In an instant the girl's arms were about the man's neck, and her lips upon his lips, as though they would have sucked the poor remaining life out of his body into her own ... yea—though Death stood by their side ... yet could he not arrest this moment.
"'Oh—my love, my love!' the girl wept through the wet lips that clung to him. 'What do I care about dying now? I would rather a thousand times die to learn that you had loved me—than live and never know it. Promise me—you will not—let go of me—when the time comes.... Don't let me go. I want to die with you.'
"And there being nothing else to do, they stood and waited for death...."
But this is a love romance: it could not be allowed to end like that. Drunken Barclay, having missed Tankard's Bus that night, hears Pam's calls for help and saves them both and gives us and Mr Booth a fuller chance to revel in a regular orgy of love. The Spawer was glad to be thus helpless on his back, for the glory of being cradled in such a love, and learning his love over again, from the lips and looks and actions, the dear, large-hearted A B C Primer of Pam. "Her very love of him, issuing towards him from every pore of her body, fertilised the girl's own beauty, like the sap in the lush hedgerows at spring. Her soft, velvet eyes ... darkened and deepened ... till they were beyond all plumb of mortal gaze. Her lips ... coloured now to a deeper, clearer carmine, with little pools of love visible lurking in the corners of them ... her lashes ... grew black as ebony ... her freckles ... more purely golden.
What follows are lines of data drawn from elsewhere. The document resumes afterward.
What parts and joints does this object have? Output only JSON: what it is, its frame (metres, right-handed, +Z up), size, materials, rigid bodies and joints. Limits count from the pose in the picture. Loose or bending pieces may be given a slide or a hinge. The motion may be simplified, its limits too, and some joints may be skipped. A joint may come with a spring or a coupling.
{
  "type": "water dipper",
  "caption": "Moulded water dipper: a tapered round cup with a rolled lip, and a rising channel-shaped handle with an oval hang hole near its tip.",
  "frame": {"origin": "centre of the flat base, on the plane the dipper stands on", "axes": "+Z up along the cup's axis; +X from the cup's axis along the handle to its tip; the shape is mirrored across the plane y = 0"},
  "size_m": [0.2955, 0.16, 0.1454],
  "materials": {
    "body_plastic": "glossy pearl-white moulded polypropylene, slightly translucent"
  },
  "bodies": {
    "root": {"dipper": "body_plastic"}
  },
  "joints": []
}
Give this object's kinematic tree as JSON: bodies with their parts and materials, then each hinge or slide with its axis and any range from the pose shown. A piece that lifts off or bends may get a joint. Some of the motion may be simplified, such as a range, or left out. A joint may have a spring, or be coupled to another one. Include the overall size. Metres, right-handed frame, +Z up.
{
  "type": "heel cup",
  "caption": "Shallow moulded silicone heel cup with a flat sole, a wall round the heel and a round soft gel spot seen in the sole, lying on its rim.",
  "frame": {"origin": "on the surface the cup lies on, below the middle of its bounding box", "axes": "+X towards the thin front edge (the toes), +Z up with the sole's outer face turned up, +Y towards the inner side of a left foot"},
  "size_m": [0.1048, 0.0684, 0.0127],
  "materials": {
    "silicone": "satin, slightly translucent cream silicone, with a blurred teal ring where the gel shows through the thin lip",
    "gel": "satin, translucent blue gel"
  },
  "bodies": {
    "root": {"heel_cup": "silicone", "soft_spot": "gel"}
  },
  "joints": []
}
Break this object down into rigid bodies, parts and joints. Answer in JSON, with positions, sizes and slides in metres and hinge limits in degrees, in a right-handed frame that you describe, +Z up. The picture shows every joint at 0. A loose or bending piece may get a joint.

"And Pam stooped over him as she was always doing, and slipped her linked fingers under his neck, and looked into his face first, and kissed him ... and buried her face by his, and lifted it to look at him once more, and kissed him again.... Who should stop her now from telling him she loved him, loved him, loved him?"
Yes, there is no doubt about it: Mr Booth, whose gift for seeing things is so remarkably acute, can describe the passion of love with the best of them. Not easily does one forget those dear, kissable, candid freckles, powdered in pure gold-dust about the bridge of the nose and the brows ... the great round eyes with the blacky-brown velvety softness of bulrushes ... the rapt red lips ... the big beneficence of hair ... the oaten-tinted cheeks ... the little pink lobes ... the tanned russet neck ... and the pale blue tam-o'-shanter of our beloved Pam. She is one of the most alive heroines in fiction, and the man who doesn't find himself a good deal more in love with her than the Spawer was is not to be envied.
Fondie is a novel of quite another sort. It is the grim tragedy of a flirtatious daughter of an impoverished country parson who gets "let down" by an undergraduate and drowns herself.
It has the same excellent qualities that so distinguish The Cliff-End, in that it is leisurely, the dialect is wonderfully reproduced, the scenery painted with an exquisite sense of colour and exactness, the characters all live ... and there is Fondie the wheelwright, Fondie the foolish, who "never used bad language even when unprovoked," who was not a bit of good among the girls, who did his best work when he was not being paid for it, who was always respectfully in love with the girl, Blanche, and offered to marry her when she had already got into trouble with the other man. "'Lad's fond,'" said his father, who was as "laughterless as Jehovah and as summary. 'He'll do owt onnybody tells him.'"
There are many inimitable anecdotes scattered irrelevantly through these pages, the best of which is perhaps that of the black bull which coughed grass and spittle all down the back of Bless Allcot's neck while he was engaged in fervent prayer in the chapel: "'Thoo's best not ti pray public of a Sunday or two, Bless Allcot, till thoo's had a chance ti pray private,'" shouts Fondie's father to the prayer ... and an altercation starts during divine service which nearly develops into a fight.